§ **Data provided**:
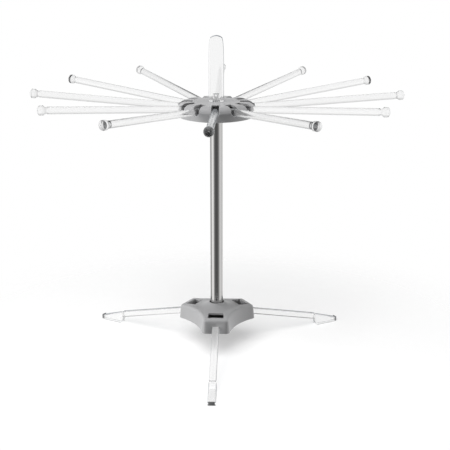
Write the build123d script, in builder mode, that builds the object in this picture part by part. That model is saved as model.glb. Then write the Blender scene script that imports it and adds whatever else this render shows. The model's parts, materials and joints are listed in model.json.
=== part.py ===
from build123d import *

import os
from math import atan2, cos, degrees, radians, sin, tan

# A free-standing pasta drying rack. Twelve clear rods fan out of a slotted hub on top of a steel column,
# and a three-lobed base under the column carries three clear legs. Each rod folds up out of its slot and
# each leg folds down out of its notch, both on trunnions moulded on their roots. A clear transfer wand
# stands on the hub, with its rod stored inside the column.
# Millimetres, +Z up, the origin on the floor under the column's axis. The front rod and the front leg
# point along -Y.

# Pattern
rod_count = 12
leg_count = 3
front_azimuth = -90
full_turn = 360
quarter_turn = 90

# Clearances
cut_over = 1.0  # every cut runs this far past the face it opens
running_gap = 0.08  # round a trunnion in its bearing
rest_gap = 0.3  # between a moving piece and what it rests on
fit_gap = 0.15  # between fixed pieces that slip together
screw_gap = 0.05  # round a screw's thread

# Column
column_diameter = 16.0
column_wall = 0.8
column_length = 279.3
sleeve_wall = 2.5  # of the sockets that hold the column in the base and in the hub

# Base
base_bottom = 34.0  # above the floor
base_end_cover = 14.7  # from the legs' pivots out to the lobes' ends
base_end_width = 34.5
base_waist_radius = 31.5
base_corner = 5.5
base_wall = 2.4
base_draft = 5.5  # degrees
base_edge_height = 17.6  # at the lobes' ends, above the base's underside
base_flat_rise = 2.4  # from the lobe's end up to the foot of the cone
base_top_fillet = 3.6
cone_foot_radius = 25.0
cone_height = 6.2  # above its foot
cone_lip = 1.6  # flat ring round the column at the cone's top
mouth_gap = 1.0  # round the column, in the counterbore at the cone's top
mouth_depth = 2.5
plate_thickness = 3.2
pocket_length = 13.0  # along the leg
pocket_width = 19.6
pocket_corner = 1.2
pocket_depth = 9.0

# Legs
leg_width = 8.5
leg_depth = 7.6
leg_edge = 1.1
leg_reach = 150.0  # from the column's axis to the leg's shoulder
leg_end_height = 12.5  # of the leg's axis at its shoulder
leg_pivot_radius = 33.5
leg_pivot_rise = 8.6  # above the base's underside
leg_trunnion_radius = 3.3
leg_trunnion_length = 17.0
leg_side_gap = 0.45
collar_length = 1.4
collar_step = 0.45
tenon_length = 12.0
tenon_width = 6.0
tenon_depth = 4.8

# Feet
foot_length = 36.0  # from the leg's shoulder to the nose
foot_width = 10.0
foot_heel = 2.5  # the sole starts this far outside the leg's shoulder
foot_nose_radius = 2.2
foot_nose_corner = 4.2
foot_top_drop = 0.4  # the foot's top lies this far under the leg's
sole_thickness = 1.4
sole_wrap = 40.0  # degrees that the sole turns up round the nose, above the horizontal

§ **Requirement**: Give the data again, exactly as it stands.

§ **Exercise answer**:
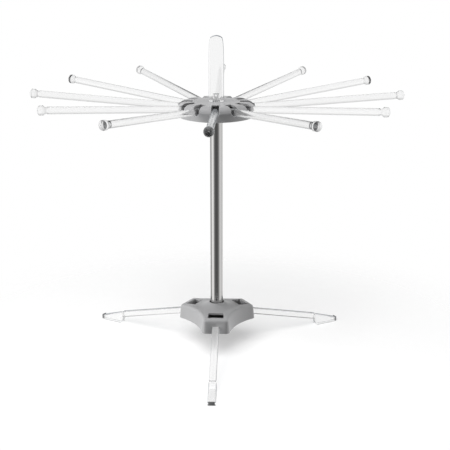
Write the build123d script, in builder mode, that builds the object in this picture part by part. That model is saved as model.glb. Then write the Blender scene script that imports it and adds whatever else this render shows. The model's parts, materials and joints are listed in model.json.
=== part.py ===
from build123d import *

import os
from math import atan2, cos, degrees, radians, sin, tan

# A free-standing pasta drying rack. Twelve clear rods fan out of a slotted hub on top of a steel column,
# and a three-lobed base under the column carries three clear legs. Each rod folds up out of its slot and
# each leg folds down out of its notch, both on trunnions moulded on their roots. A clear transfer wand
# stands on the hub, with its rod stored inside the column.
# Millimetres, +Z up, the origin on the floor under the column's axis. The front rod and the front leg
# point along -Y.

# Pattern
rod_count = 12
leg_count = 3
front_azimuth = -90
full_turn = 360
quarter_turn = 90

# Clearances
cut_over = 1.0  # every cut runs this far past the face it opens
running_gap = 0.08  # round a trunnion in its bearing
rest_gap = 0.3  # between a moving piece and what it rests on
fit_gap = 0.15  # between fixed pieces that slip together
screw_gap = 0.05  # round a screw's thread

# Column
column_diameter = 16.0
column_wall = 0.8
column_length = 279.3
sleeve_wall = 2.5  # of the sockets that hold the column in the base and in the hub

# Base
base_bottom = 34.0  # above the floor
base_end_cover = 14.7  # from the legs' pivots out to the lobes' ends
base_end_width = 34.5
base_waist_radius = 31.5
base_corner = 5.5
base_wall = 2.4
base_draft = 5.5  # degrees
base_edge_height = 17.6  # at the lobes' ends, above the base's underside
base_flat_rise = 2.4  # from the lobe's end up to the foot of the cone
base_top_fillet = 3.6
cone_foot_radius = 25.0
cone_height = 6.2  # above its foot
cone_lip = 1.6  # flat ring round the column at the cone's top
mouth_gap = 1.0  # round the column, in the counterbore at the cone's top
mouth_depth = 2.5
plate_thickness = 3.2
pocket_length = 13.0  # along the leg
pocket_width = 19.6
pocket_corner = 1.2
pocket_depth = 9.0

# Legs
leg_width = 8.5
leg_depth = 7.6
leg_edge = 1.1
leg_reach = 150.0  # from the column's axis to the leg's shoulder
leg_end_height = 12.5  # of the leg's axis at its shoulder
leg_pivot_radius = 33.5
leg_pivot_rise = 8.6  # above the base's underside
leg_trunnion_radius = 3.3
leg_trunnion_length = 17.0
leg_side_gap = 0.45
collar_length = 1.4
collar_step = 0.45
tenon_length = 12.0
tenon_width = 6.0
tenon_depth = 4.8

# Feet
foot_length = 36.0  # from the leg's shoulder to the nose
foot_width = 10.0
foot_heel = 2.5  # the sole starts this far outside the leg's shoulder
foot_nose_radius = 2.2
foot_nose_corner = 4.2
foot_top_drop = 0.4  # the foot's top lies this far under the leg's
sole_thickness = 1.4
sole_wrap = 40.0  # degrees that the sole turns up round the nose, above the horizontal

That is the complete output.